İktidarın sınırsız yetki, sıfır denetim istediğinden dem vurdu.
İstinat noktamız millet olan bir hareketiz diyerek 46 ruhuna işaret etti.
O yılları hatırlayanlar ve araştıranlar, ” Yeter söz milletindir!” sloganıyla sandıkları Demokrat Parti oylarıyla doldurup taşıran bir coşkuyu, heyecanı ve hareketi bulup çıkaracaklardır.
Demokrat Parti 1946 yılında başlayan o hareketin, o ruhun, o coşkunun ve heyecanın devamını hayata geçirme adına siyaset sahnesinde mücadelesini azim ve kararlılıkla sürdüren siyasi partilerimizden birisi.
Genel Başkan Uysal, ” İktidarın ne yapmak istediğini anlamaya çalışıyoruz. Türkiye’nin iktidarı ve muhalefetiyle milli mutabakat zemininde, ortak paydada tali meseleleri ayrıştırıcı unsur olmaktan çıkararak, birleştirici ve bütünleştirici bir siyasi aklı devreye almasının gerektiğini ifade etmek istiyorum.” derken de yapıcı ve akılcı olarak, ortak bir payda da, buluşulması gereken hususları ortaya koydu.
Kanuni Esasi denilen 23 Aralık 1876 tarihli ilk anayasadan bugüne iki asırlık anayasa değişecek, dertler bitecek fetişizmi içerisinde siyasi söylemlerin Türkiye’ye hiç bir şey kazandırmadığını tarih ortaya koymuştur derken de bugün yapılan çalışmalara dikkat çekti.
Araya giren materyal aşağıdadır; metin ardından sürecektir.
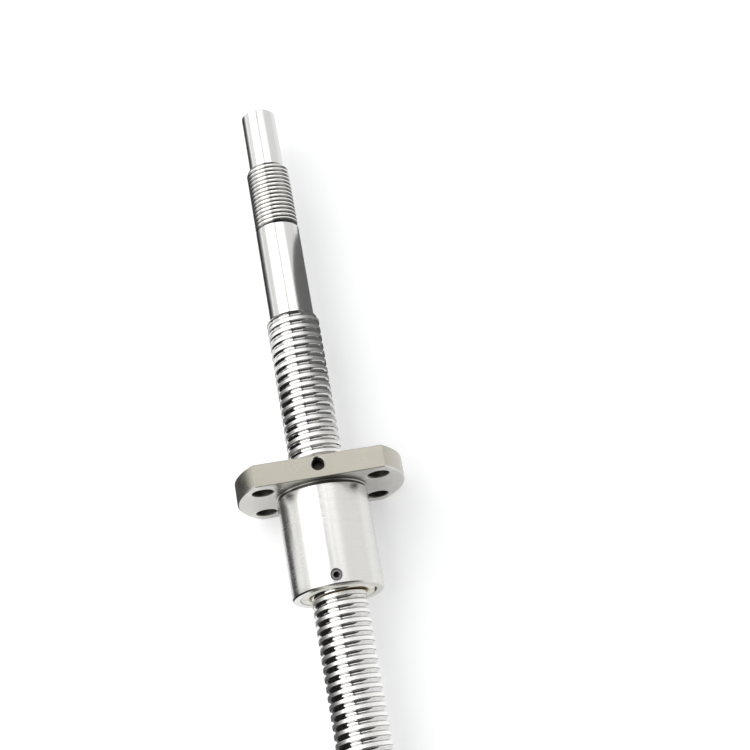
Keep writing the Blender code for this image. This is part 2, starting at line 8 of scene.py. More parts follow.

Daha sonra Konya esnaflarını ve Esnaf kuruluşlarını ziyaret etti Gültekin Uysal.
Demokrat Parti, “ Sabret gönül” şarkısının dizeleri gibi, sevgili okurlar “Sabret gönül bir gün olur bu hasret biter /Çekilen acılar canım gün olur geçer” der gibiler!